Many primary care doctors continue to administer the prostate-specific antigen test to even their oldest patients despite the fact that no medical organization recommends prostate cancer screening for men older than 75, according to new research from the University of Texas Medical Branch at Galveston.
In a research letter published in the Journal of the American Medical Association, UTMB researchers found a high variability in standard PSA-ordering practice among primary care physicians. Some doctors ordered the test for their older male patients regularly, despite more than a decade of recommendations against doing so. The doctors’ tendency to order the test had little to do with measurable patient characteristics.
“Our results suggest that a major reason for the continued high PSA rate is decision-making by the physicians,” said senior author Dr. James Goodwin, director of UTMB’s Sealy Center on Aging. “That’s why there was so much variation among physicians, after accounting for differences among patients.
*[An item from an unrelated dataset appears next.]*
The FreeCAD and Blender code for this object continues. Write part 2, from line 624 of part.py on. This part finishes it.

It is clear that some of the overuse is because of preferences of individual patients, but the conclusion of our results is that much more is coming from their primary care physicians.”
The purpose of UTMB study was to determine the role primary care physicians play in whether a man receives PSA screening. The study looked at the complete Medicare Part A and Part B data for 1,963 Texas physicians who had at least 20 men age 75 or older in their panels and who saw a man three or more times in 2009. Of the 61,351 patient records examined, 41 percent of men received a PSA screening that year, and 29 percent received a screening ordered by their primary care physician.
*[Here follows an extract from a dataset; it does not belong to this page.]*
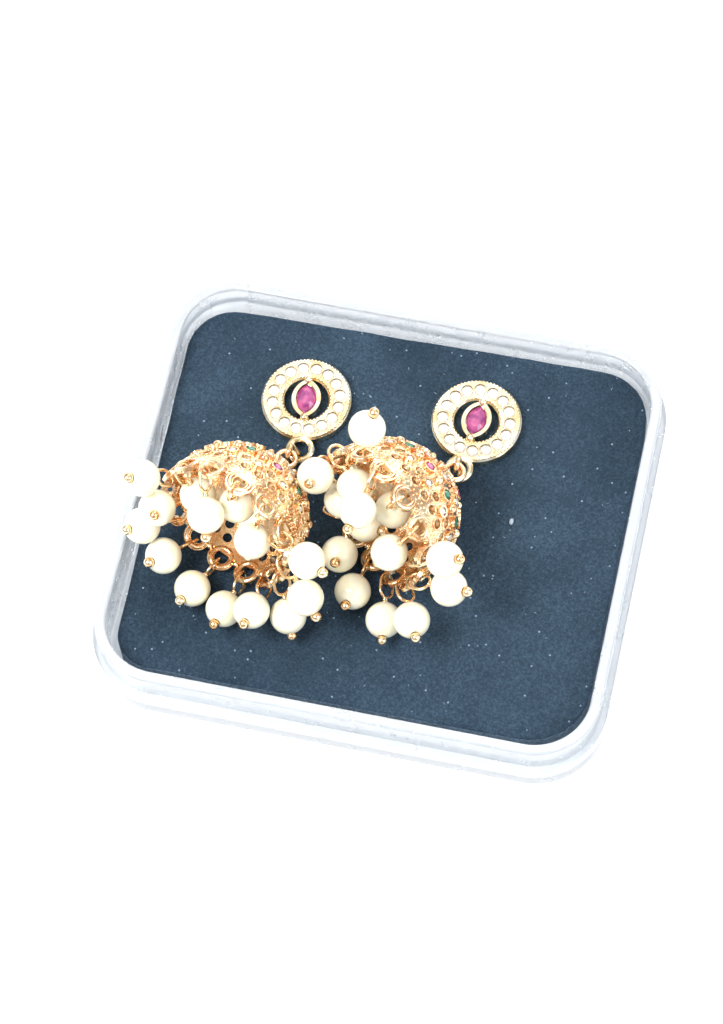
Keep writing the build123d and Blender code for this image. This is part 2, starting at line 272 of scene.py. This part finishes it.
def cut_foam():
    """Open-cell foam cut with a blade: slate, matt, with cells about 0.4 mm across, and painted shade in
    their hollows.
    """
    material, tree, shader, place = new_material("cut_foam")
    cells = add_node(tree, "ShaderNodeTexVoronoi", links={"Vector": place}, Scale=2400.0)
    # painted shade: darker at each cell's middle, where the bump sinks a pit
    ramp = add_node(tree, "ShaderNodeValToRGB", links={"Fac": cells.outputs["Distance"]})
    set_ramp(ramp, [(0.0, linear("#2C3A48")), (0.7, linear("#566C80"))])
    tree.links.new(ramp.outputs["Color"], shader.inputs["Base Color"])
    shader.inputs["Roughness"].default_value = 0.9
    bump(tree, shader, cells.outputs["Distance"], 0.2, 0.8)
    return material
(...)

Which primary care physician a man sees explained approximately seven times more of the variance in PSA screening than did the measurable patient characteristics, such as age, ethnicity, and location, according to the study.
“Overtesting can create harms, including overdiagnosis,” said Dr. Elizabeth Jaramillo, lead author and an instructor of internal medicine-geriatrics at UTMB. “The vast majority of prostate cancers are so slow growing that an elderly man is much more likely to die of another condition in his lifetime than from the cancer.”
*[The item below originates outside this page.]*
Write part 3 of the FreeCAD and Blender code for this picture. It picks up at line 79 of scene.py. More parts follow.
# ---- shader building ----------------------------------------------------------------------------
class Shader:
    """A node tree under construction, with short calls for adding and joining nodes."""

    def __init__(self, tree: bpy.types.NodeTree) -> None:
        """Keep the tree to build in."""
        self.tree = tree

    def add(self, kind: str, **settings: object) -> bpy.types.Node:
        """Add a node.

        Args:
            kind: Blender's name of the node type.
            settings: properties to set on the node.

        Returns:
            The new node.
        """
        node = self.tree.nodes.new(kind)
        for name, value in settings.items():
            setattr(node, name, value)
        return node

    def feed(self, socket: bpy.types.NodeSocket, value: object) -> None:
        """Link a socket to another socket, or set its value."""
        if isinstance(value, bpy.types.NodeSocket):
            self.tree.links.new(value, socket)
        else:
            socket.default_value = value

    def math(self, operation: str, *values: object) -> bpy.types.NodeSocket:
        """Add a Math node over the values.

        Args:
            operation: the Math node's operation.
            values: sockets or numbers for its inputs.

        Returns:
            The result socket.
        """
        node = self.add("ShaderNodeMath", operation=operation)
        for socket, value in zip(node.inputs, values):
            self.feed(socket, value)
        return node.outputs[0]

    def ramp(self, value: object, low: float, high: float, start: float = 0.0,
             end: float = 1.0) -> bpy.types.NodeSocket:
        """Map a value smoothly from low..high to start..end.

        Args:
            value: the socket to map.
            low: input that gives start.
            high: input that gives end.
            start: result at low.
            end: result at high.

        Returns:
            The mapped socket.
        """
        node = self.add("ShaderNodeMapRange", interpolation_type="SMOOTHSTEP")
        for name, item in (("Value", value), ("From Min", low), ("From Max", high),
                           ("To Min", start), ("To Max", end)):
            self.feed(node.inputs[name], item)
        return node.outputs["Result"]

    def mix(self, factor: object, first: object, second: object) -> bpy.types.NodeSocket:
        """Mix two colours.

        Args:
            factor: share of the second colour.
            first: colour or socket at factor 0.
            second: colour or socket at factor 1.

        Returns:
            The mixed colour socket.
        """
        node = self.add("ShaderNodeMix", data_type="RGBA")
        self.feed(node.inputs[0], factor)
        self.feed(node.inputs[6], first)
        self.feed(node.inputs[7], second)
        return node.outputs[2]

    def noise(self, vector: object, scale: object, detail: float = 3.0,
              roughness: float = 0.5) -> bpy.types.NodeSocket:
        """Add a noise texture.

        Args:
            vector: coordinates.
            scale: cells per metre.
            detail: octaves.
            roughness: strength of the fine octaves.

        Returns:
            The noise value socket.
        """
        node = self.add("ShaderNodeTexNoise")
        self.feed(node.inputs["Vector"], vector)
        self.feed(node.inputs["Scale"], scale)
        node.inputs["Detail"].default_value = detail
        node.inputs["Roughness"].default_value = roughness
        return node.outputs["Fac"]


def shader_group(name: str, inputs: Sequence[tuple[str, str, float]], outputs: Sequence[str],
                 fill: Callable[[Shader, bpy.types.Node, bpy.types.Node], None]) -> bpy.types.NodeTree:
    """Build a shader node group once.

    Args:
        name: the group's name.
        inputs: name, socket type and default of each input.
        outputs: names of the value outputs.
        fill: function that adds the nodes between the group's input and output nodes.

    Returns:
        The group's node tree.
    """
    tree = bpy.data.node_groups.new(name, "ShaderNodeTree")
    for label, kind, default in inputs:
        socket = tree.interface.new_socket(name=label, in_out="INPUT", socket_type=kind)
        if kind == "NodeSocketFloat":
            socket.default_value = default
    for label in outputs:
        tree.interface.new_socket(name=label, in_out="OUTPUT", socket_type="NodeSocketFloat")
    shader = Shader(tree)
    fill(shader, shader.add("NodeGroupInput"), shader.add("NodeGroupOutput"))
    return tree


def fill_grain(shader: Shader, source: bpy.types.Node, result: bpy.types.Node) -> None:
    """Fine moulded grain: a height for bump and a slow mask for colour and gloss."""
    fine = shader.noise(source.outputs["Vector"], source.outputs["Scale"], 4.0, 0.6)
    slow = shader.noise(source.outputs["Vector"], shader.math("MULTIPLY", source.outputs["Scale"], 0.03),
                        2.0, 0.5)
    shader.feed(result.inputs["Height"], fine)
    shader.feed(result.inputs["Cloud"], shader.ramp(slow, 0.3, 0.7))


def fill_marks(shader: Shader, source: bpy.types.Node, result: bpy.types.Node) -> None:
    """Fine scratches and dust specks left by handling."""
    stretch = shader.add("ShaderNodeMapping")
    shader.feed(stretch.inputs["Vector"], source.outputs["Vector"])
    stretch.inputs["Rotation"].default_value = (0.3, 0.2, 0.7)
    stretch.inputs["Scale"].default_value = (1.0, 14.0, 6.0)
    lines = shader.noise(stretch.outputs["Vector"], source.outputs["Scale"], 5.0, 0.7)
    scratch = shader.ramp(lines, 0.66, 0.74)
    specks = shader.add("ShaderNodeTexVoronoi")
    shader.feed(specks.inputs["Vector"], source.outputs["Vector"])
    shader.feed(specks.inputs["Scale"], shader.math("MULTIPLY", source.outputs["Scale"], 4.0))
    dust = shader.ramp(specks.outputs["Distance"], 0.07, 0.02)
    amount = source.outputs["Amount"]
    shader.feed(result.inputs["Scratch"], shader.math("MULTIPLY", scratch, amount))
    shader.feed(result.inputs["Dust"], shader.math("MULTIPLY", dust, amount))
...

Additional research is needed to understand why some primary care physicians order PSA screenings more often than others. The study suggests that overtesting rates be included as quality measures of PCPs. Medicare data can be used to generate such measures.
Co-authors include biostatistician Alai Tan, research associate Liu Yang and professor Yong-Fang Kuo. The research was supported by the Cancer Prevention Research Institute of Texas, the National Institutes of Health, the Agency for Healthcare Research and Quality and the UTMB Clinical and Translational Science Award.
Routine prostate cancer screening for asymptomatic patients — especially older ones — has been criticized by many organizations over the past dozen years. The American Cancer Society, the American Academy of Family Physicians and the American College of Physicians have all called for curtailing routine annual PSA testing because it so often leads to unnecessarily aggressive treatment that can cause impotence and incontinence.
The screening test detects the presence of PSA, a protein produced by the prostate gland. Traditional thinking was that the higher a man’s PSA level, the more likely he was to have prostate cancer. New evidence shows that many factors can increase a man’s PSA level, and that even if cancer is one of those factors, most prostate cancer is so slow growing it will never progress to a dangerous level.
According to a 2012 study by the National Cancer Institute, a 13-year cancer screening trial showed that men who undergo annual PSA screening have roughly the same death rate from prostate cancer as men who don’t.
The U.S. Preventive Services Task Force called for the elimination of routine PSA screening in 2012. In May the American Urological Association said routine PSA screening should be limited to men between 55 and 69.